◆ SET PROBLEM ◆
Beginning with the line that contains "vec=(-middle.x, -middle.y, -low.z))" and ending with the line that contains "bpy.context.view_layer.update()", reproduce each line exactly; include both and add nothing.

◆ DATA FOR PROCESSING ◆
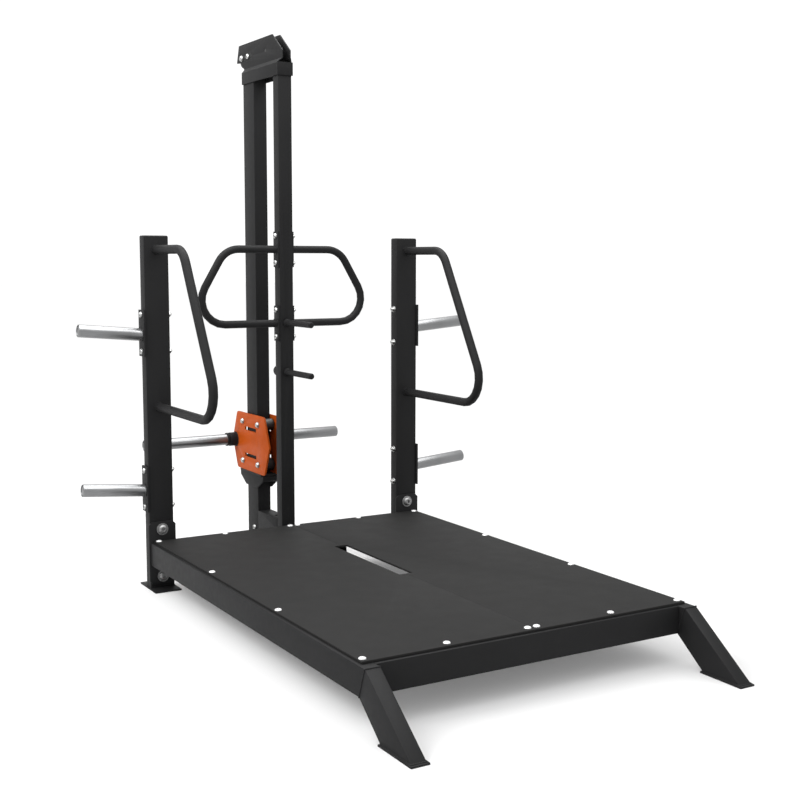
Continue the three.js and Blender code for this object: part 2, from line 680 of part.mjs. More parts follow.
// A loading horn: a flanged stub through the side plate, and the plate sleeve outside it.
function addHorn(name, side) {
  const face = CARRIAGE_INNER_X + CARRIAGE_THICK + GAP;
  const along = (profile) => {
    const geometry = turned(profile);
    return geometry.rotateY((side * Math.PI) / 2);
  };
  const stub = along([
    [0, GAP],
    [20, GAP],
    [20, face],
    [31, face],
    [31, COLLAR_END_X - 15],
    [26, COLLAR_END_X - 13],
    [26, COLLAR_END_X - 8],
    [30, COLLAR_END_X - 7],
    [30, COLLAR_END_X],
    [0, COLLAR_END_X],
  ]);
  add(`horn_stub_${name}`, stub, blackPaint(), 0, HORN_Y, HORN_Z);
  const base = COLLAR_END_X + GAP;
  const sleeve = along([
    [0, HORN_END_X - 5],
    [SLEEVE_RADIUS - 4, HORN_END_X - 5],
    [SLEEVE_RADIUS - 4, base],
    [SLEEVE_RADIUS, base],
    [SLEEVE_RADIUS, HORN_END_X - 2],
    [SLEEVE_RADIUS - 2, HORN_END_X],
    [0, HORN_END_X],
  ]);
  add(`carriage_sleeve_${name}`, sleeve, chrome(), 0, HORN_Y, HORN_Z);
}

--

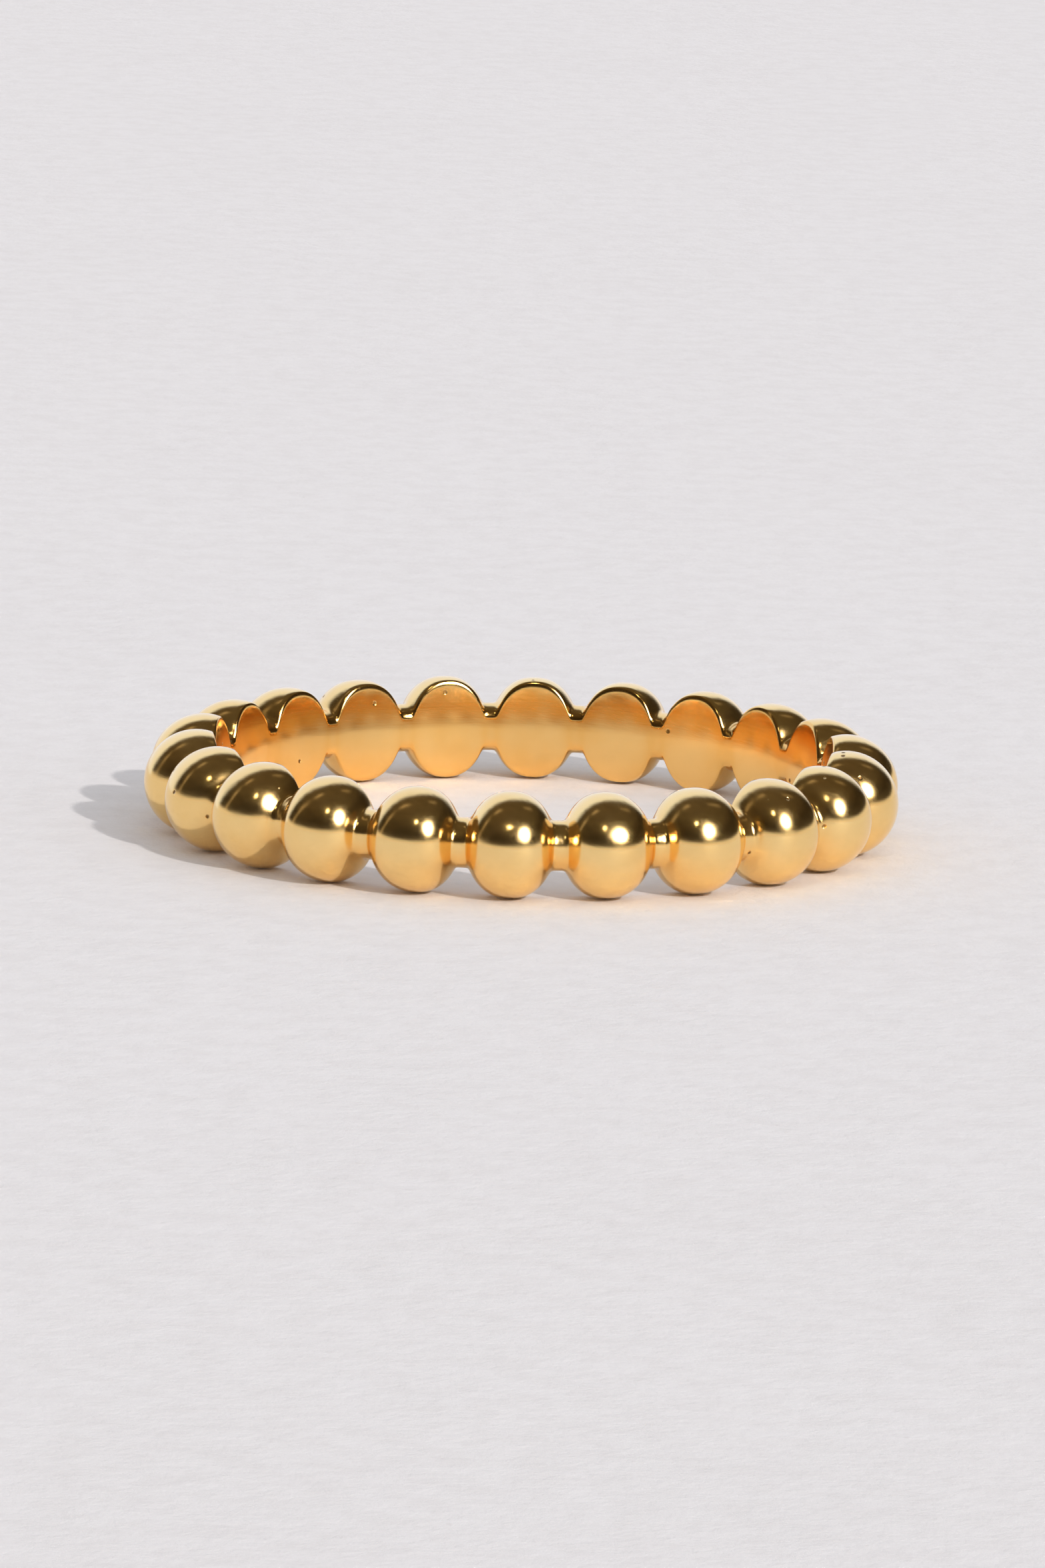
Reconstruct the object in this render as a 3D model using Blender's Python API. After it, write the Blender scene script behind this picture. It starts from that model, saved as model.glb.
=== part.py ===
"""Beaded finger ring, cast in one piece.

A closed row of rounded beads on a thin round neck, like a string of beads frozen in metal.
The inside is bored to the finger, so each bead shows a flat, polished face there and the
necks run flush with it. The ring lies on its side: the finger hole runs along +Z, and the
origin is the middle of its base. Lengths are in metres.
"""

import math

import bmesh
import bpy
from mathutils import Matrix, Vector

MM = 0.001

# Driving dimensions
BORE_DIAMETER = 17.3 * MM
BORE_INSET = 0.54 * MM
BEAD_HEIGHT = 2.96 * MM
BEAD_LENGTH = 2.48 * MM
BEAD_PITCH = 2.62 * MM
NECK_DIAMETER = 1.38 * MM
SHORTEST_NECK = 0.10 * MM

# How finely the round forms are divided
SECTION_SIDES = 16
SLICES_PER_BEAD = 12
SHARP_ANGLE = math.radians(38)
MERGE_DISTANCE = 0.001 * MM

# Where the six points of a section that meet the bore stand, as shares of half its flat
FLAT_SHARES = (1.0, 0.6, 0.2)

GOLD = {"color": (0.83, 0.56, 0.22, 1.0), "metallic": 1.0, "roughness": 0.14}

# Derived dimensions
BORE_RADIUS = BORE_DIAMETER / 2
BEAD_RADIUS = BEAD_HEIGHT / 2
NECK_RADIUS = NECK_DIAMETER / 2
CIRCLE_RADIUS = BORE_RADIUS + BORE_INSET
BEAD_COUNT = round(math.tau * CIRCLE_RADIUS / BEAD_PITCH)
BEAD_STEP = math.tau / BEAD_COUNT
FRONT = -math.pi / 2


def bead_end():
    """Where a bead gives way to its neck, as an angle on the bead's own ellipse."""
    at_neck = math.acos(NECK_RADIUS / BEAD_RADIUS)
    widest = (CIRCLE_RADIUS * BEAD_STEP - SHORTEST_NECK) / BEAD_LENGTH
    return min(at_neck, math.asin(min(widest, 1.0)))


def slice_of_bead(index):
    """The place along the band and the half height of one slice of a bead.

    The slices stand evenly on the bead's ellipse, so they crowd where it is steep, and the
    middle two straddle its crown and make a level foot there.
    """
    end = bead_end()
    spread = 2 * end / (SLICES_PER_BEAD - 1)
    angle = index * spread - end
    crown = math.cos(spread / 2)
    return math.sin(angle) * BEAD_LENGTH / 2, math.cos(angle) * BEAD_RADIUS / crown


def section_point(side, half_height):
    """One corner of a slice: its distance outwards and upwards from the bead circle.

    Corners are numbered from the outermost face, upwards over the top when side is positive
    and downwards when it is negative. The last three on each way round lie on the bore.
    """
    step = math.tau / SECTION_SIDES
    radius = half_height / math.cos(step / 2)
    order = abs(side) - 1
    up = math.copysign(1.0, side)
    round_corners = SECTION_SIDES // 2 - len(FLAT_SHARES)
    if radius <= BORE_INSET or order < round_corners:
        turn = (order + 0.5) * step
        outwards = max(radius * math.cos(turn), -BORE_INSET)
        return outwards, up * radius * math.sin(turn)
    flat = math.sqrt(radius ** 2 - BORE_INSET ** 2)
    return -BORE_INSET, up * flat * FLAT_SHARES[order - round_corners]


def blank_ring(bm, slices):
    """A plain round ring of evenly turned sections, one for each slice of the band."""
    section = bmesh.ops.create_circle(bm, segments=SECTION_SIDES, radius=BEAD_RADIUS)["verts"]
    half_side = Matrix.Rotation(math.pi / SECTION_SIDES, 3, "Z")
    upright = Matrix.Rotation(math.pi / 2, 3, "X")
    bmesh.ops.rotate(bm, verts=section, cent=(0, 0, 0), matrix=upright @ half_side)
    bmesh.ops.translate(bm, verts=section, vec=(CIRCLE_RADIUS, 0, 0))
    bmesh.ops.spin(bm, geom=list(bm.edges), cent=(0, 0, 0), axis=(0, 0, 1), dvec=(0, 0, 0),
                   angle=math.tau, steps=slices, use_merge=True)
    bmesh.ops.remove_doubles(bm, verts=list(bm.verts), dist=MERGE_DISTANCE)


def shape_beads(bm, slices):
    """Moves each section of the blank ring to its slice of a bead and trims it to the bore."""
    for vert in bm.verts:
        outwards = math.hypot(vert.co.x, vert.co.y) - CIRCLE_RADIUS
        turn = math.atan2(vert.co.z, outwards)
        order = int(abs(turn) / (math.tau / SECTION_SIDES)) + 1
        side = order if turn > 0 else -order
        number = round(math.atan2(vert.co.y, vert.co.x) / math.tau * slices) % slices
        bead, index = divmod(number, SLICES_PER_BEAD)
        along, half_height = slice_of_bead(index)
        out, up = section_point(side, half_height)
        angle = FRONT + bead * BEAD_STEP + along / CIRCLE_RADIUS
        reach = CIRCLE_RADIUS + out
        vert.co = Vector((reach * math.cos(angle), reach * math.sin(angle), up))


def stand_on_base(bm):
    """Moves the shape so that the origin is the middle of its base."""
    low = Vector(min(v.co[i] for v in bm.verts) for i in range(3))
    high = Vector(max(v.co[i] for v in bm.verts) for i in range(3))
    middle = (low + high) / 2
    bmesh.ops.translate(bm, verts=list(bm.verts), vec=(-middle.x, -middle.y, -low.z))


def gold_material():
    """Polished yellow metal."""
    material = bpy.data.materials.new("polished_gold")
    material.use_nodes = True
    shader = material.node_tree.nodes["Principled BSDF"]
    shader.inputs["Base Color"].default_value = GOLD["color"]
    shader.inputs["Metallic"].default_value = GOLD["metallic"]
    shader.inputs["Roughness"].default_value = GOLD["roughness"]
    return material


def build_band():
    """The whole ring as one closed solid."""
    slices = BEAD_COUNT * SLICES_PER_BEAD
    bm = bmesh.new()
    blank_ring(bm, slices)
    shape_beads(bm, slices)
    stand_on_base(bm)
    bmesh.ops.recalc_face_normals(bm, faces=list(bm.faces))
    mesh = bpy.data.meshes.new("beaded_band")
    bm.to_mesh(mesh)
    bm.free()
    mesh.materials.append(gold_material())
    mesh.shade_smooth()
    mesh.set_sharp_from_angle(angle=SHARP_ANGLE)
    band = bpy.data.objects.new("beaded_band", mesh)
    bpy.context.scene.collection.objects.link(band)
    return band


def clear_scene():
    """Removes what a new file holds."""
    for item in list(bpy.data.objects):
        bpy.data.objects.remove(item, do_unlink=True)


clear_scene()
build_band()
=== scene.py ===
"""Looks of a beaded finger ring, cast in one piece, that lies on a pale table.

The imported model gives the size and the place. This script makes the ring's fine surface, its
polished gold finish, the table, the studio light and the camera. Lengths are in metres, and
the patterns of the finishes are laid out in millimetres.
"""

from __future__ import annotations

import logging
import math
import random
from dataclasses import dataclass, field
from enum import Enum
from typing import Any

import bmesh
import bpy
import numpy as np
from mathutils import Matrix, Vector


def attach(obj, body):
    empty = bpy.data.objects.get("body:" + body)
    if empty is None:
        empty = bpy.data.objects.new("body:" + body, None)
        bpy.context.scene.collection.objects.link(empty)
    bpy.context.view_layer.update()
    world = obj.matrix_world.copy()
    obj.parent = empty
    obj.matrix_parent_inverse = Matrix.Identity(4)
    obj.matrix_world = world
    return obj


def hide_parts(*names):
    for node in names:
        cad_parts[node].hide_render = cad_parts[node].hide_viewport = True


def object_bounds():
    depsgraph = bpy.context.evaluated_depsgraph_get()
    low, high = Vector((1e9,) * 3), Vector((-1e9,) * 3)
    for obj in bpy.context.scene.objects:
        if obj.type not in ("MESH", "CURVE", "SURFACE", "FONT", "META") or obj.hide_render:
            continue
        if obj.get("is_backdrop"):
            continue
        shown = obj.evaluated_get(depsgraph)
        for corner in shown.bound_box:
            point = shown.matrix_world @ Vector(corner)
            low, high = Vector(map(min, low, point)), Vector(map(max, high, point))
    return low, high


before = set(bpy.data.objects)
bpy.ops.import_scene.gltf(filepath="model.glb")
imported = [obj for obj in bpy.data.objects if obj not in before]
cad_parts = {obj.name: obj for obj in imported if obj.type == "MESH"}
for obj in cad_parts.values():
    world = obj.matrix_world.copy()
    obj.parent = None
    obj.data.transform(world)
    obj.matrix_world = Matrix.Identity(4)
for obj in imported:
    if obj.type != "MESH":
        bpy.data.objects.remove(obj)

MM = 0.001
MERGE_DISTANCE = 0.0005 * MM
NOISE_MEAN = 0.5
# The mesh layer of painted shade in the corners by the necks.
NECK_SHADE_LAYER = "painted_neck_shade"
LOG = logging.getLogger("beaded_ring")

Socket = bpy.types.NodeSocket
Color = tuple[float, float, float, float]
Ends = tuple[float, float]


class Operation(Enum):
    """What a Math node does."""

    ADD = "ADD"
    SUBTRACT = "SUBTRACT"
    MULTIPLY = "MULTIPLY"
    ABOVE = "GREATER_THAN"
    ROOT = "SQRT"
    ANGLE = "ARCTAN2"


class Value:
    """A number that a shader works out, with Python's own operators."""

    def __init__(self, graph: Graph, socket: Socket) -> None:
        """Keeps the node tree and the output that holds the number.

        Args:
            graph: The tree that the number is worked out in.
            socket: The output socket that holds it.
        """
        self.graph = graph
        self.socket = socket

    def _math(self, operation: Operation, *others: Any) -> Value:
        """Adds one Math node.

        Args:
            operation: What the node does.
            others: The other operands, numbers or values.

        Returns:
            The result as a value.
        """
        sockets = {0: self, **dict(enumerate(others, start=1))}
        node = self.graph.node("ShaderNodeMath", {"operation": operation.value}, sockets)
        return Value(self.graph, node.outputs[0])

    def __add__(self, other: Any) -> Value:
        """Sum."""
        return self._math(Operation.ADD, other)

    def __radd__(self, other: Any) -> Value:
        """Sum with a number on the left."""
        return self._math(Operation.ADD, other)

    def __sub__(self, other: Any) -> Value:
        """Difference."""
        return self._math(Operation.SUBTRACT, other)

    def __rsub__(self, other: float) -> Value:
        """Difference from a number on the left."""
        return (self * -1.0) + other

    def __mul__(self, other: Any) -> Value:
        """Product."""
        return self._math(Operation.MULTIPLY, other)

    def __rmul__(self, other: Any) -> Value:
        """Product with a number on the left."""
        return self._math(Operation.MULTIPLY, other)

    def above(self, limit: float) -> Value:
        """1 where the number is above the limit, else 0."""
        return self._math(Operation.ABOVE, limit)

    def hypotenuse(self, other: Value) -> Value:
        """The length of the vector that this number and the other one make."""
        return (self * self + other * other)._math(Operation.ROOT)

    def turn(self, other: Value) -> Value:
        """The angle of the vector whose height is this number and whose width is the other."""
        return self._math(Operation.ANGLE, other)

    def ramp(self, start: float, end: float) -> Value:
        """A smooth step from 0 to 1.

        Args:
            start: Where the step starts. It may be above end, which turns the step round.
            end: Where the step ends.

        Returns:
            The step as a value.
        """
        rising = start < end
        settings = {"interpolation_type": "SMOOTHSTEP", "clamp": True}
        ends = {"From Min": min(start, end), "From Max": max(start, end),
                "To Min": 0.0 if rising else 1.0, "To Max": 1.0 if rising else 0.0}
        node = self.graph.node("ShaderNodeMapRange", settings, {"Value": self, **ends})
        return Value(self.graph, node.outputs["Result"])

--

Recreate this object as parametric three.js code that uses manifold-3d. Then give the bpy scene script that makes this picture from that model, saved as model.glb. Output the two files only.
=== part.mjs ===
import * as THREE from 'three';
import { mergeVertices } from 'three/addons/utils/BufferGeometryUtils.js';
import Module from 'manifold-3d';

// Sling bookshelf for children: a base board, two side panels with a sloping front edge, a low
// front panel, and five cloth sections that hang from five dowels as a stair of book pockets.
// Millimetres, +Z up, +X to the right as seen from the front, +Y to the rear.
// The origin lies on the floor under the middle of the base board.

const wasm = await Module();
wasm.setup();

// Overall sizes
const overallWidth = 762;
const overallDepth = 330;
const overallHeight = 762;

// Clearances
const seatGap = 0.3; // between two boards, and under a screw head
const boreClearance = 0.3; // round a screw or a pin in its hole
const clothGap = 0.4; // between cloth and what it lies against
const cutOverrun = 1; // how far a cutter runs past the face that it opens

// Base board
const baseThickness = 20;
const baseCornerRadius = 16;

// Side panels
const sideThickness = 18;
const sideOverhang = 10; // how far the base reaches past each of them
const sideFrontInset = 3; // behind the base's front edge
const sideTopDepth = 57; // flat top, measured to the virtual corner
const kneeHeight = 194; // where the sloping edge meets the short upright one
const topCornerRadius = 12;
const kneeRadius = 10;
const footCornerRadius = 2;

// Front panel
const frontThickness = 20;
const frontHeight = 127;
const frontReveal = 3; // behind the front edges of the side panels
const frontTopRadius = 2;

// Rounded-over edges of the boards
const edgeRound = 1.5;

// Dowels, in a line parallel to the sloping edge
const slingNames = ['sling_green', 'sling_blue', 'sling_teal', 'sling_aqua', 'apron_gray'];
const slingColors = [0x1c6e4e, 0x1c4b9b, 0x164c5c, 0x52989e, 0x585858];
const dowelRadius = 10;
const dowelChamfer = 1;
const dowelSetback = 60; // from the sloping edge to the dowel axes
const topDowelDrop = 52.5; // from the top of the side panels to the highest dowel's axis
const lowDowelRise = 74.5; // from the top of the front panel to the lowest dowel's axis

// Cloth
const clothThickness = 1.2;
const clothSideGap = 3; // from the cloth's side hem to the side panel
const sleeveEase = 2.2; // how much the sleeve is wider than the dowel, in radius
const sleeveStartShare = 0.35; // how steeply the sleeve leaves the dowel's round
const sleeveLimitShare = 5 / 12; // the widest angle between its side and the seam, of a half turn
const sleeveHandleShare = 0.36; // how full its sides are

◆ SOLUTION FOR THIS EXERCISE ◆
    bmesh.ops.translate(bm, verts=list(bm.verts), vec=(-middle.x, -middle.y, -low.z))


def gold_material():
    """Polished yellow metal."""
    material = bpy.data.materials.new("polished_gold")
    material.use_nodes = True
    shader = material.node_tree.nodes["Principled BSDF"]
    shader.inputs["Base Color"].default_value = GOLD["color"]
    shader.inputs["Metallic"].default_value = GOLD["metallic"]
    shader.inputs["Roughness"].default_value = GOLD["roughness"]
    return material


def build_band():
    """The whole ring as one closed solid."""
    slices = BEAD_COUNT * SLICES_PER_BEAD
    bm = bmesh.new()
    blank_ring(bm, slices)
    shape_beads(bm, slices)
    stand_on_base(bm)
    bmesh.ops.recalc_face_normals(bm, faces=list(bm.faces))
    mesh = bpy.data.meshes.new("beaded_band")
    bm.to_mesh(mesh)
    bm.free()
    mesh.materials.append(gold_material())
    mesh.shade_smooth()
    mesh.set_sharp_from_angle(angle=SHARP_ANGLE)
    band = bpy.data.objects.new("beaded_band", mesh)
    bpy.context.scene.collection.objects.link(band)
    return band


def clear_scene():
    """Removes what a new file holds."""
    for item in list(bpy.data.objects):
        bpy.data.objects.remove(item, do_unlink=True)


clear_scene()
build_band()
=== scene.py ===
"""Looks of a beaded finger ring, cast in one piece, that lies on a pale table.

The imported model gives the size and the place. This script makes the ring's fine surface, its
polished gold finish, the table, the studio light and the camera. Lengths are in metres, and
the patterns of the finishes are laid out in millimetres.
"""

from __future__ import annotations

import logging
import math
import random
from dataclasses import dataclass, field
from enum import Enum
from typing import Any

import bmesh
import bpy
import numpy as np
from mathutils import Matrix, Vector


def attach(obj, body):
    empty = bpy.data.objects.get("body:" + body)
    if empty is None:
        empty = bpy.data.objects.new("body:" + body, None)
        bpy.context.scene.collection.objects.link(empty)
    bpy.context.view_layer.update()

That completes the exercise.